Monday, March 27, 2017

Mexico to host CS semi-annually, Panama to rejoin field

Two major changes in the Caribbean Series were approved this month by the Caribbean Professional Baseball Confederation.  The CBPC signed off on Mexico as hosts of the annual event every two years instead of the traditional four-year cycle with Puerto Rico, Venezuela and the Dominican Republic while original CS member Panama will return in 2019 as a guest participant.

Radio station CMHW in Villa Clara, Cuba reports that the CBPC has determined that Mexico will host the Caribbean Series every odd year through 2028, starting in 2019.  Guadalajara, deemed a commercial success after hosting Pool D in this month's World Baseball Classic, will likely get the nod to host the CS in two years, placing another feather in the hat of Jalisco Charros owner Armando Navarro, whose high-octane activism to bring large-scale baseball events to Mexico's Second City appears to be going well.  Guadalajara has never hosted the Caribbean Series, but 13,000-seat Estadio Charros (pictured) has more than proven itself a worthy venue.

Things get a little cloudy after that.  Mazatlan's turn in Mexico's reconfigured CS rotation is due to come up in 2021, but the aging Estadio Teodoro Mariscal and the lack of progress on a new ballpark north of the Zona Dorado tourist area have combined to make the Pearl of the Pacific a questionable site in four years.  If a new ballpark isn't built or extensive Mariscal renovations completed by then, Mazatlan stands to miss their turn as CS host.  Mexicali would be next up in the Mexican cycle, followed by Hermosillo, Culiacan and now Guadalajara.

The scheduling format change came about after the CBPC determined that the other three nations in the host rotation lag well behind Mexico in terms of commercial viability for various reasons.  Cuba only returned to the CS in 2014 and has not hosted the event since then.  Radio Artemisa in Cuba reports that acting national baseball commissioner Yosvani Aragon says enough documentation and money are on hand to become full members of the CS (perhaps hosting as soon as 2021), but "everyone knows that behind all this is the U.S. government and the blockade" for Cuba's failure to host, a point of view echoed by CBPC president Juan Francisco Puello in Prensa Latina, the official state news agency of the island nation.

Also approved by the CBPC was the inclusion of Panama as guests in the Caribbean Series, starting in 2019.  Panama was one of the four original CS teams when the tournament began in 1949, winning the title one year later.  However, the CS went dark after Fidel Castro pulled Cuba out in 1960, and neither Cuba nor Panama returned when the event resumed in 1970.  Mexico and the Dominican Republic were admitted to fill out the four-nation field.  Puello says that Professional Baseball League of Panama (or "Probeis") officials will need documentation to indicate their house is in order if the former U.S. possession will be allowed to field a team at Guadalajara in 2019.

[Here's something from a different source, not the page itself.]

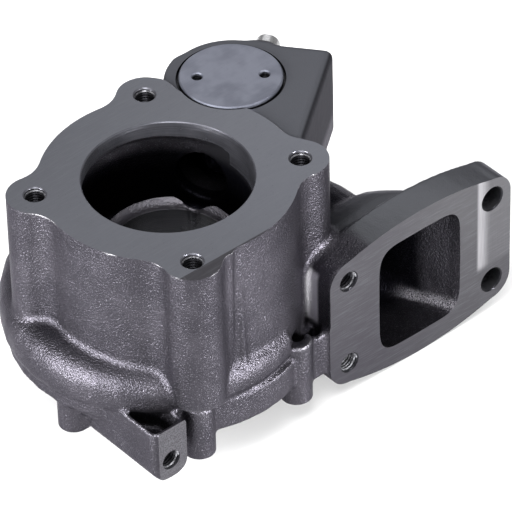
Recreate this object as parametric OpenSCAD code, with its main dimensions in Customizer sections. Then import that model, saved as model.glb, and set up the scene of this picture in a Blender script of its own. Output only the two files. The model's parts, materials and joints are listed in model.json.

Probeis is a four-team circuit that began play in 2011.  Three of the four clubs share 27,000-seat Estadio Nacional Rod Carew in Panama City, a $25 million facility that opened in 1999.  Probeis sends its pennant-winning team to the Latin America Series, a de facto AA version of the Caribbean Series that also includes champions from Nicaragua, Colombia and Veracruz, Mexico (which has had its own winter league paralleling the Mexican Pacific League for years, but with a fraction of the LMP's support).  The Panama Metros represented the country at January's Serie Latinoamericana in Colombia, which was won by Nicaraguan titlists Chinandega.  Six Panama-born players appeared in MLB last season, including catcher Carlos Ruiz (now with Seattle) and infielder Ruben Tejada, currently in camp with the New York Yankees.

The next Caribbean Series is scheduled for Barquisimeto, Venezuela in February 2018.  Cuba will be back as a guest participant for a fifth time.  Puerto Rico was due to host the CS in 2019 (when Panama makes its return), but the CBPC's decision to move the tourney to Guadalajara that year pushes the Boricuans' turn back to 2020.